Désert, photo tirée du film le dernier refuge ©Les films du Balibari

La suite de sa vie a manifesté ce changement radical. Oui, comme Paul dans la Bible, Éric avait beaucoup changé. Il a su réorienter ses talents, ses énergies et son engagement envers les autres, surtout les plus démunis et marginalisés au lieu de penser à ses propres intérêts.

Vous serez surpris d’apprendre qu’au départ je n’ai pas voulu qu’Éric travaille avec moi à l’accueil de migrants. Même quand nous avons ouvert la Maison du migrant, en mars 2009, une année après son baptême, il était responsable des matériels à la Maison et tant que possible je voulais lui éviter les contact avec les migrants. J’avais trois raisons pour expliquer ce refus.

D’abord, ayant peu de ressources, nous travaillons tous à la Maison bénévolement, et je trouvais injuste de lui demander de nous aider gratuitement alors qu’il cherchait à s’installer et refaire sa vie. J’ai préféré qu’il travaille à la mission, qui avait besoin de ses talents (Éric savait tout faire dans le bâtiment : maçonnerie, soudure, plomberie, électricité et bien d’autre choses, sans parler du fait qu’il était honnête et sérieux dans son travail) et où il était assez bien payé.

Ensuite, à mes yeux, malgré toutes ses qualités, de son propre aveu, Éric avait ses points faibles. Il était ancien boxeur et pouvait se montrer impulsif. Ayant du intervenir directement dans des querelles, j’avais fini par lui demander gentiment de se concentrer sur les travaux à la mission où il n’avait pas beaucoup de contacts sauf avec ses ouvriers.

Enfin, Éric croyait à la justice, à la vérité et au travail. Sa philosophie était apprendre à pêcher aux nécessiteux et jamais de leur donner un poisson. Avec cette philosophie, ça lui a pris beaucoup de temps pour accepter qu’il y a des gens tellement fatigués qu’ils n’ont pas la force d’apprendre et qu’il faut leur donner le poisson directement. Ayant lui-même été en migration, il lui était facile de détecter des mensonges dans les récits des migrants, ce qu’il ne supportait pas. Il a fini accepter que ce qui compte c’est que la personne devant nous souffre, et qu’il faut chercher d’abord à soulager la souffrance avant de connaitre la vérité.

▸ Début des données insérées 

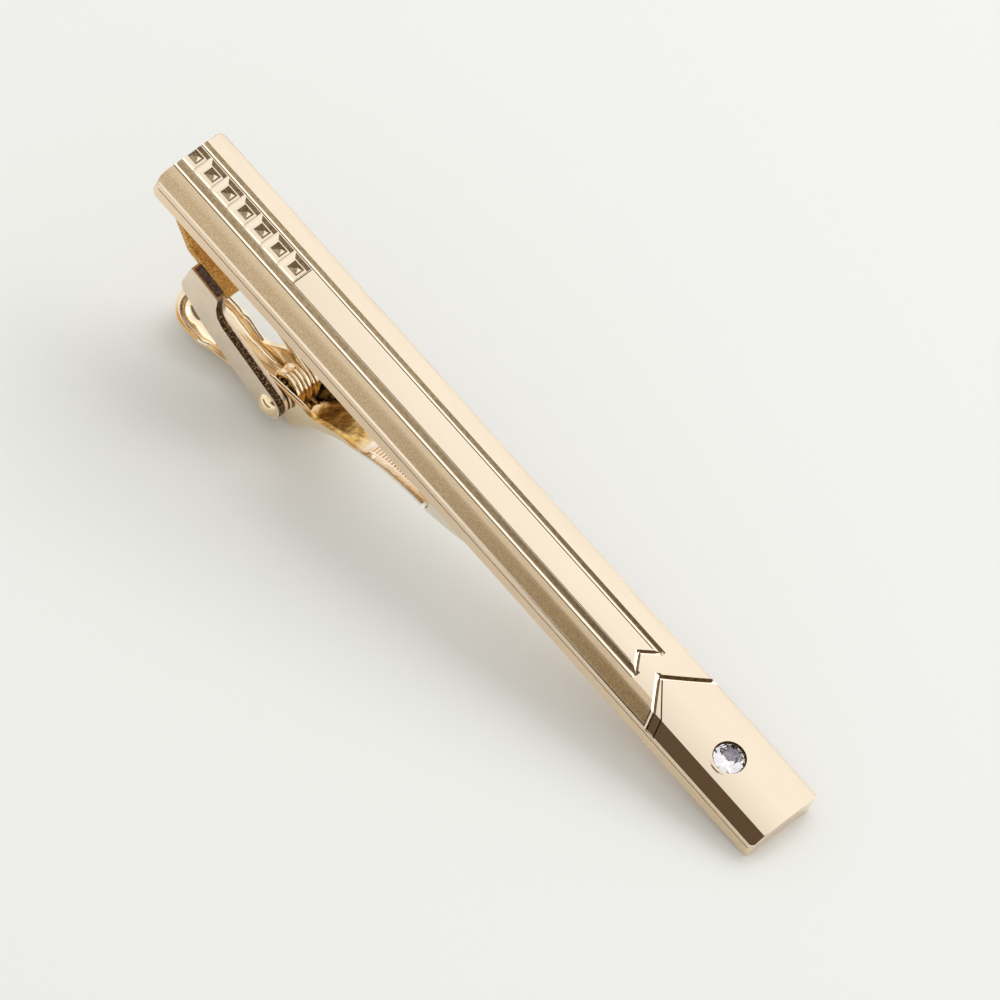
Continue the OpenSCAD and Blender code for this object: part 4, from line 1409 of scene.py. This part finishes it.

Malgré ses points faibles, par sa générosité et sa ténacité, il s’est imposé lors de mes rencontres avec les migrants. Petit à petit il est devenu cet Éric que beaucoup connaissent et à qui ils rendent hommage aujourd’hui : une force tranquille, un homme engagé, infatigable, généreux et preneur d’initiatives nouvelles pour mieux aider les gens qui souffrent devant lui et loin de lui.

Si je dois garder un image d’Éric, je garderais celle où il est en train d’accompagner, en moto, Natasha chez la coiffeuse (une femme qui, ayant oublié d’où elle vient, est restée et vit à la Maison du migrant, qu’on voit dans le film «  le Dernier refuge »). Quand je lui ai dit qu’il n’était pas obligé de le faire, il m’a répondu « mon père vous avez oublié la question que vous m’avez apprise à me poser devant un migrant ou autre personne en demande d’aide : si la personnel était ta sœur, ta maman, ton enfant, ta femme …. Que ne ferais-tu pas pour soulager sa souffrance ? ». Ayant appris à voir en tous les migrants ses parents, il a commencé à aller à la prison, dans les hôpitaux pour visiter les migrants, parfois les enterrer, à prendre des risques pour accompagner des gens malgré l’insécurité, jusqu’à y laisser sa vie, ultime sacrifice. Quel changement!

Je rends grâce à Dieu pour ta vie Éric, pour tout ce que tu as pu fait dans cette courte vie. Je suis triste mais fier de ce que tu as pu réaliser, pour tous ces gens à qui tu as pu manifester que l’amour et la solidarité existent encore.

Reste en Paix cher collaborateur, cher frère, cher Fils spirituel, Éric- le Camerounais, mon Paul dans la migration.

A Dieu

Père Anselm Mahwera

Berlin

21 Septembre 2022

PS : Quand Éric est devenu coordinateur de la Maison du migrant de Gao, et qu’il a commencé à voyager en dehors d’Afrique j’avais peur qu’il y reste. Il m’a prouvé le contraire. Alors il m’a donné une autre leçon, que si les jeunes africains avaient eu la possibilité de réaliser leurs rêves en Afrique, ils pourraient partir en Europe et sans vouloir y rester. Je crois que notre meilleure manière de rendre hommage à Éric sera de travailler pour que l’Afrique soit transformée, pour que les jeunes Africains puissent trouver un climat favorable pour réaliser leurs rêves. En attendent ce changement, la Maison du migrant et toutes les autres efforts pour accompagner les migrants doivent continuer.

La maison du migrant à Gao
La maison du migrant à Gao, image du documentaire Le dernier refuge ©Les films du Balibari

1- NDR : Début octobre 2005, des migrants bloqués au Maroc, lassés des échecs de leur tentative pour franchir les grillages qui entourent ces deux enclaves espagnoles, ont tenté un passage par vagues de plusieurs centaines. La police marocaine a tiré à balles réelles, tuant plusieurs d’entre eux, cf. cette chronologie publiée par Migreurop.